Pádraig Brady <[EMAIL PROTECTED]> wrote: > Jan Engelhardt wrote: >> >> https://bugzilla.novell.com/show_bug.cgi?id=381873 >> >> Forwarding this because it is a GNU issue, not specifically a Novell one. >> I reproduced this myself with the latest coreutils from git >> (BTW: You might want to repack that repo, "counting objects" during the >> clone was rather slow in the initial counting.) >> >> Could it be a libiconv problem? > > Accounting for multibyte characters is what's taking the time: > > ~/git/coreutils/src$ time ./wc -m long_lines.txt > 13357046 long_lines.txt > real 0m1.860s > > ~/git/coreutils/src$ time ./wc -c long_lines.txt > 13538735 long_lines.txt > real 0m0.002s > > Now that is a _lot_ of extra time. libiconv could probably be > made more efficient. I've never actually looked at it. > However wc calls mbrtowc() for each multibyte character. > It would probably be a lot more efficient to use mbstowcs() > to convert the whole read buffer. > > Note mbstowcs doesn't handle embedded NULs so one would > need to find these first, and iterate over each substring, > as I did in my version of uniq previously mentioned. > > Also mbstowcs doesn't canonicalize equivalent multibyte sequences, > and so therefore functions the same in this regard as our > processing of each wide character separately. > This could be considered a bug actually- i.e. should -m give > the number of wide chars, or the number of multibyte chars? > With the attached patch, `wc -m` gives 23 chars for both these lines. > > canonically équivalent > canonically équivalent > > Pádraig. > > p.s.

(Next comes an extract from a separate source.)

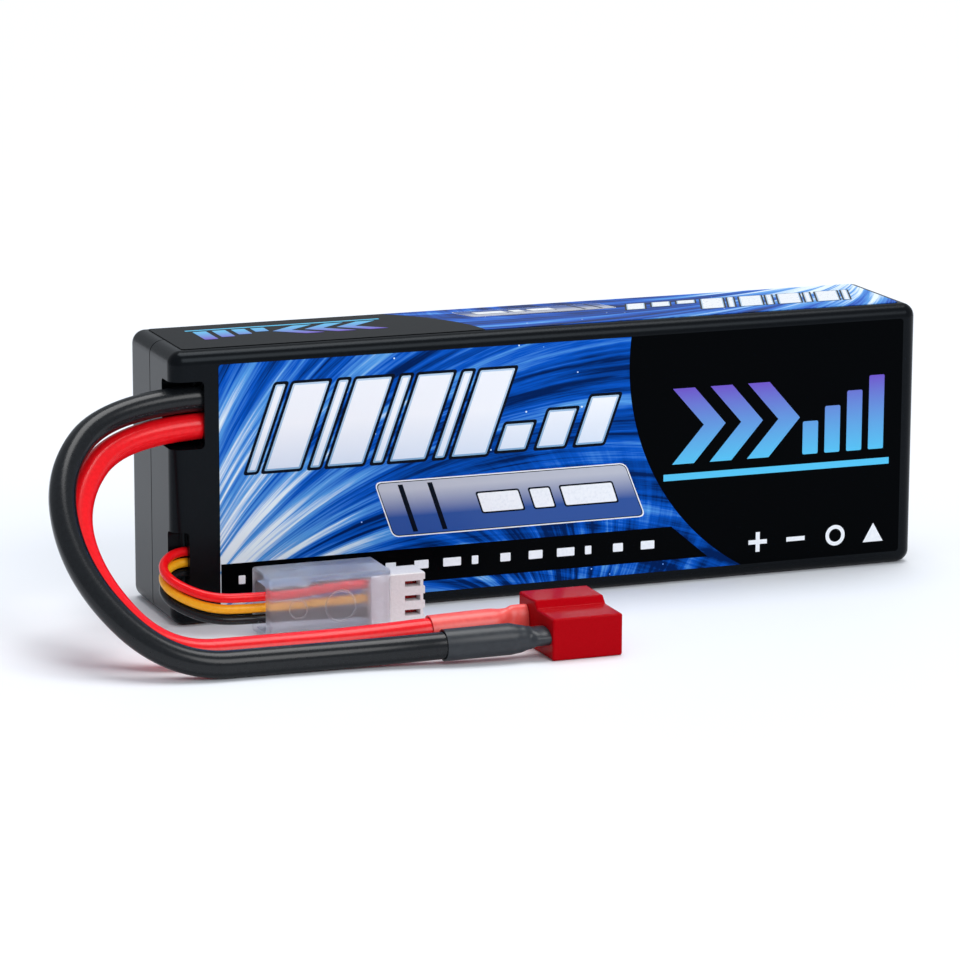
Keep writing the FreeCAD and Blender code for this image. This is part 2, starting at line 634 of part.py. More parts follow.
# --- T plug -------------------------------------------------------------------------------
def plug_profile():
    """The T plug's end outline: a tall side nearer the case, a step, and a low side."""
    near = T_PLUG_FAR - T_PLUG_WIDTH
    step = T_PLUG_FAR - T_PLUG_TALL_WIDTH
    corners = [(T_PLUG_FAR, 0), (T_PLUG_FAR, T_PLUG_TALL), (step, T_PLUG_TALL),
               (step - T_PLUG_STEP_WIDTH, T_PLUG_LOW), (near, T_PLUG_LOW), (near, 0)]
    points = [V(T_PLUG_REAR, y, z) for y, z in corners]
    return Part.Face(Part.makePolygon(points + points[:1]))


def contact_frame(sign):
    """A contact's middle, and whether its blade stands upright, for the positive (1) or negative."""
    if sign > 0:
        return POSITIVE_PLUG_Y, POSITIVE_PLUG_Z, True
    return NEGATIVE_PLUG_Y, NEGATIVE_PLUG_Z, False


def bar(x0, x1, y, z, upright, wide, thick, shift=0.0):
    """A flat bar along X: wide along Z when upright, else along Y; shift moves it by its face."""
    if upright:
        return centred(x0, x1, y + shift, thick, z, wide)
    return centred(x0, x1, y, wide, z + shift, thick)


def plug_housing():
    """The moulded T plug body, with one upright and one level contact slot."""
    body = plug_profile().extrude(V(T_PLUG_LENGTH, 0, 0))
    body = body.makeFillet(T_PLUG_EDGE, body.Edges)
    for sign in (1, -1):
        y, z, upright = contact_frame(sign)
        slot = bar(T_PLUG_REAR + CONTACT_BACK_WALL, T_PLUG_FACE + PAST, y, z, upright,
                   CONTACT_SLOT_HEIGHT, CONTACT_SLOT_WIDTH)
        tail = bar(T_PLUG_REAR - PAST, T_PLUG_REAR + CONTACT_BACK_WALL + PAST, y, z, upright,
                   TAIL_WIDTH, CONTACT_THICKNESS)
        body = body.cut([slot, tail])
    return body


def contact_tail(sign):
    """The narrow tail that a main lead is soldered to, out through the plug's back wall."""
    y, z, upright = contact_frame(sign)
    lead_end = (RED_ROUTE if sign > 0 else BLACK_ROUTE)[-1][0]
    return bar(lead_end + CORE_GAP, T_PLUG_REAR + CONTACT_BACK_WALL + CORE_GAP, y, z, upright,
               TAIL_WIDTH, CONTACT_THICKNESS)


def plug_contact(sign):
    """A flat contact: a blade in its slot and the tail for the lead's strands."""
    y, z, upright = contact_frame(sign)
    blade = bar(T_PLUG_REAR + CONTACT_BACK_WALL, T_PLUG_FACE - CONTACT_RECESS, y, z, upright,
                CONTACT_WIDTH, CONTACT_THICKNESS)
    return joined([blade, contact_tail(sign)])


def plug_solder():
    """The solder round each tail, inside its sleeve."""
    lumps = []
    for sign in (1, -1):
        y, z, upright = contact_frame(sign)
        lead_end = (RED_ROUTE if sign > 0 else BLACK_ROUTE)[-1][0]
        lump = rod(lead_end + CORE_GAP, T_PLUG_REAR - CORE_GAP, y, z, PLUG_SOLDER_DIAMETER)
        lumps.append(lump.cut(contact_tail(sign)))
    return Part.makeCompound(lumps)


def plug_spring(sign):
    """The bowed leaf that presses a mating blade against the contact."""
    y, z, upright = contact_frame(sign)
    x0 = T_PLUG_REAR + CONTACT_BACK_WALL + SPRING_END_GAP
    x1 = T_PLUG_FACE - CONTACT_RECESS - SPRING_END_GAP
    low = CONTACT_THICKNESS / 2
    bow = CONTACT_SLOT_WIDTH / 2 - low - SPRING_THICKNESS - SPRING_SLOT_GAP
    middle = (x0 + x1) / 2
    under = Part.Arc(V(x0, low, 0), V(middle, low + bow, 0), V(x1, low, 0)).toShape()
    over = Part.Arc(V(x0, low + SPRING_THICKNESS, 0),
                    V(middle, low + bow + SPRING_THICKNESS, 0),
                    V(x1, low + SPRING_THICKNESS, 0)).toShape()
    ends = [Part.makeLine(V(x, low, 0), V(x, low + SPRING_THICKNESS, 0)) for x in (x0, x1)]
    outline = Part.Wire(Part.__sortEdges__([under, ends[1], over, ends[0]]))
    leaf = Part.Face(outline).extrude(V(0, 0, SPRING_WIDTH))
    leaf.translate(V(0, 0, -SPRING_WIDTH / 2))
    if not upright:
        leaf.rotate(V(0, 0, 0), ALONG_X, 90)
    leaf.translate(V(0, y, z))
    return leaf


# --- Balance plug and guard ---------------------------------------------------------------
def balance_plug_housing():
    """The three-way plug body: terminal channels, latch windows and a notched mating end."""
    body = centred(BALANCE_PLUG_REAR, BALANCE_PLUG_FACE, BALANCE_PLUG_Y, BALANCE_PLUG_DEPTH,
                   BALANCE_PLUG_Z, BALANCE_PLUG_HEIGHT)
    body = body.makeFillet(BALANCE_PLUG_EDGE, body.Edges)
    front = BALANCE_PLUG_Y - BALANCE_PLUG_DEPTH / 2
    window_x = BALANCE_PLUG_FACE - WINDOW_TO_FACE
    channel = TERMINAL_SIZE + 2 * TERMINAL_CLEARANCE
    cuts = []
    for z in TERMINAL_Z:
        cuts.append(centred(BALANCE_PLUG_REAR + BALANCE_BACK_WALL, BALANCE_PLUG_FACE + PAST, BALANCE_PLUG_Y,
                            channel, z, channel))
        cuts.append(rod(BALANCE_PLUG_REAR - PAST, BALANCE_PLUG_REAR + BALANCE_BACK_WALL + PAST,
                        BALANCE_PLUG_Y, z, BALANCE_DIAMETER + 2 * TERMINAL_CLEARANCE))
        cuts.append(box(window_x - WINDOW_LENGTH / 2, window_x + WINDOW_LENGTH / 2, front - PAST,
                        BALANCE_PLUG_Y, z - WINDOW_HEIGHT / 2, z + WINDOW_HEIGHT / 2))
        cuts.append(box(BALANCE_PLUG_FACE - NOTCH_DEPTH, BALANCE_PLUG_FACE + PAST, front - PAST,
                        front + NOTCH_REACH, z - NOTCH_HEIGHT / 2, z + NOTCH_HEIGHT / 2))
    return body.cut(cuts)


def balance_terminals():
    """A box terminal with a crimp barrel in each channel of the balance plug."""
    start = BALANCE_PLUG_RUN[-1] + CORE_GAP
    box_end = BALANCE_PLUG_FACE - TERMINAL_RECESS
    parts = []
    for z in TERMINAL_Z:
        square = centred(box_end - TERMINAL_LENGTH, box_end, BALANCE_PLUG_Y, TERMINAL_SIZE,
                         z, TERMINAL_SIZE)
        hole = centred(box_end - TERMINAL_LENGTH + TERMINAL_WALL, box_end + PAST, BALANCE_PLUG_Y, PIN_HOLE,
                       z, PIN_HOLE)
        barrel = rod(start, box_end - TERMINAL_LENGTH + TERMINAL_WALL / 2, BALANCE_PLUG_Y, z,
                     BALANCE_DIAMETER - 2 * BARREL_INSET)
        parts.append(joined([square, barrel]).cut(hole))
    return Part.makeCompound(parts)


def balance_guard():
    """The clear guard that slides over the leads and grips the rear of the balance plug."""
    body = centred(GUARD_START, GUARD_END, BALANCE_PLUG_Y, GUARD_DEPTH,
                   GUARD_HEIGHT / 2, GUARD_HEIGHT)
    body = body.makeFillet(GUARD_EDGE, body.Edges)
    grip_x = BALANCE_PLUG_REAR - GUARD_CLEARANCE
    bay_x = GUARD_START + GUARD_END_WALL + GUARD_LEAD_BAY_LENGTH
    mouth = centred(grip_x - PAST, GUARD_END + PAST, BALANCE_PLUG_Y, GUARD_MOUTH_DEPTH,
                    BALANCE_PLUG_Z, GUARD_MOUTH_HEIGHT)
    wide = centred(bay_x, grip_x, BALANCE_PLUG_Y, GUARD_DEPTH - 2 * GUARD_SIDE_WALL,
                   BALANCE_PLUG_Z, GUARD_MOUTH_HEIGHT)
    leads = centred(GUARD_START - PAST, bay_x + PAST, BALANCE_PLUG_Y, GUARD_LEAD_BAY_DEPTH,
                    BALANCE_PLUG_Z, GUARD_LEAD_BAY_HEIGHT)
    leads = leads.makeFillet(GUARD_BAY_CORNER, edges_along(leads, ALONG_X))
    return body.cut([mouth, wide, leads])


# --- All pieces ---------------------------------------------------------------------------
def pieces():
    """Every piece by its node name."""
    found = {
        "front_shell": front_shell(),
        "back_shell": back_shell(),
        "front_label": side_label(-1),
        "back_label": side_label(1),
        "top_label": top_label(),
        "cell_front_pouch": pouch(-1),
        "cell_back_pouch": pouch(1),
        "cell_front_negative_tab": cell_tab(-1, UPPER_TAB_Z, LEAD_Y - TAB_PAST_LEAD),
        "cell_front_positive_tab": cell_tab(-1, LOWER_TAB_Z, -TAB_GAP / 2),
        "cell_back_positive_tab": cell_tab(1, UPPER_TAB_Z, TAB_GAP / 2),
        "cell_back_negative_tab": cell_tab(1, LOWER_TAB_Z, TAB_GAP / 2),
        "cell_bond_tape": bond_tape(),
        "cell_strap_tape": strap_tape(),
        "front_foam_pad": side_pad(-1),
        "back_foam_pad": side_pad(1),
        "end_foam_pad": end_pad(),
        "tab_board": tab_board(),
        "board_traces": board_traces(),
        "positive_bus": positive_bus(),
        "series_link": series_link(),
        "lead_core_ends": lead_core_ends(),
        "solder_joints": solder_joints(),
        "insulating_card": insulating_card(),
        "main_lead_red": lead("main_lead_red", RED_ROUTE, LEAD_DIAMETER),
        "main_lead_black": lead("main_lead_black", BLACK_ROUTE, LEAD_DIAMETER),
        "sleeve_red": sleeve(RED_ROUTE),
        "sleeve_black": sleeve(BLACK_ROUTE),
        "plug_housing": plug_housing(),
        "plug_contact_positive": plug_contact(1),
        "plug_contact_negative": plug_contact(-1),
        "plug_solder": plug_solder(),
        "plug_spring_positive": plug_spring(1),
        "plug_spring_negative": plug_spring(-1),
        "balance_plug_housing": balance_plug_housing(),
        "balance_terminals": balance_terminals(),
        "balance_guard": balance_guard(),
    }
    for row, colour in enumerate(("red", "yellow", "black")):
        name = "balance_lead_" + colour
        found[name] = lead(name, balance_route(row), BALANCE_DIAMETER)
    return found


def write_all():
    """Write each piece to parts/ as a STEP file named after its node."""
    os.makedirs("parts", exist_ok=True)
    for name, shape in pieces().items():
        if not shape.isValid() or not shape.Solids:
            raise ValueError(name + " is not a valid solid")
        shape.exportStep("parts/" + name + ".step")
        print("%-26s solids %d volume %.1f" % (name, len(shape.Solids), shape.Volume))


write_all()
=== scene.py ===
# %% [markdown]
# # A hard-case battery pack
# The pack stands on its long narrow face. Its case, plugs and guard are exact CAD parts, and they
# are loaded first as a frame that never moves. This lesson adds the camera, the leads, the printed
# marks and every finish. All lengths here are metres, so MM turns millimetres into them.

# %% Load the frame
import math
import bpy
import bmesh
from mathutils import Matrix, Vector


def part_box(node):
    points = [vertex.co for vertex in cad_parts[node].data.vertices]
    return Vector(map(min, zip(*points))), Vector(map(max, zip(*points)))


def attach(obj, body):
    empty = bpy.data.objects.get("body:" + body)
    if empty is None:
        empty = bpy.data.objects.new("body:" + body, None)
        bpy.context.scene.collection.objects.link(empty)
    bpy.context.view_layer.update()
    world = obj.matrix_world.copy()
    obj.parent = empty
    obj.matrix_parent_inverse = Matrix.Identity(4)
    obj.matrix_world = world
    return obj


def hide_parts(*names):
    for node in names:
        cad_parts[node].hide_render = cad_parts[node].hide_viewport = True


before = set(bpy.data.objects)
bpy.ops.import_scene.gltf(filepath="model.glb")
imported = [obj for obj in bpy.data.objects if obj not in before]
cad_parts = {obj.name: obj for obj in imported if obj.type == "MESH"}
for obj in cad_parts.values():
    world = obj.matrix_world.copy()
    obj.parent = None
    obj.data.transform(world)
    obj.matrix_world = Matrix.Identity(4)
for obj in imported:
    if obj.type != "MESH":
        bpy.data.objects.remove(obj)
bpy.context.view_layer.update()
MM = 0.001

# %% [markdown]
# A printed label has full whites and deep blacks. The Standard view keeps them as they are, and
# the default one would soften both.

# %% Show colours as they are
bpy.context.scene.view_settings.view_transform = "Standard"
print("view", bpy.context.scene.view_settings.view_transform)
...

I Notice that gnome-terminal still doesn't handle > combining characters correctly, and my mail client thunderbird > is putting the accent on the q rather than the e, sigh. > diff --git a/src/wc.c b/src/wc.c > index 61ab485..f7f7109 100644 > --- a/src/wc.c > +++ b/src/wc.c > @@ -368,6 +368,8 @@ wc (int fd, char const *file_x, struct fstatus *fstatus) > linepos += width; > if (iswspace (wide_char)) > goto mb_word_separator; > + else if (width == 0) > + chars--; /* don't count combining chars */ > in_word = true; > } > break;
[thanks Jan, for forwarding that] Hi Pádraig, Thanks for investigating that. That does look like an improvement. Do you feel like adding a test case in tests/misc/wc? However, it'll be a little tricky, because you'll need to include the new test only if there is sufficient multi-byte support and if you can find a suitable locale to test with. To set the locale for that one test, put a hashref like {ENV=>"LC_CTYPE=$locale"} in the test array-ref, where you detected earlier that $locale is available. For related examples, run this in your git-cloned coreutils directory: git grep 'ENV *=>' Even if you don't have time to write the test, please resend your patch in "git format-patch --stdout HEAD~1" format so I don't have to worry about mangling the "á" in your name ;-) As for rendering, I see odd things, too. Using emacs (built from git yesterday) to view these three lines where the 1st and 3rd are identical: canonically équivalent canonically équivalent canonically équivalent I get results that depend on the font. (this is with fonts from debian unstable) Invoking it to use a nice, anti-aliased font, emacs -fn 'Dejavu Sans Mono-18' it looks pretty good, but the combining accent could be a little higher above the "e", rather than touching it.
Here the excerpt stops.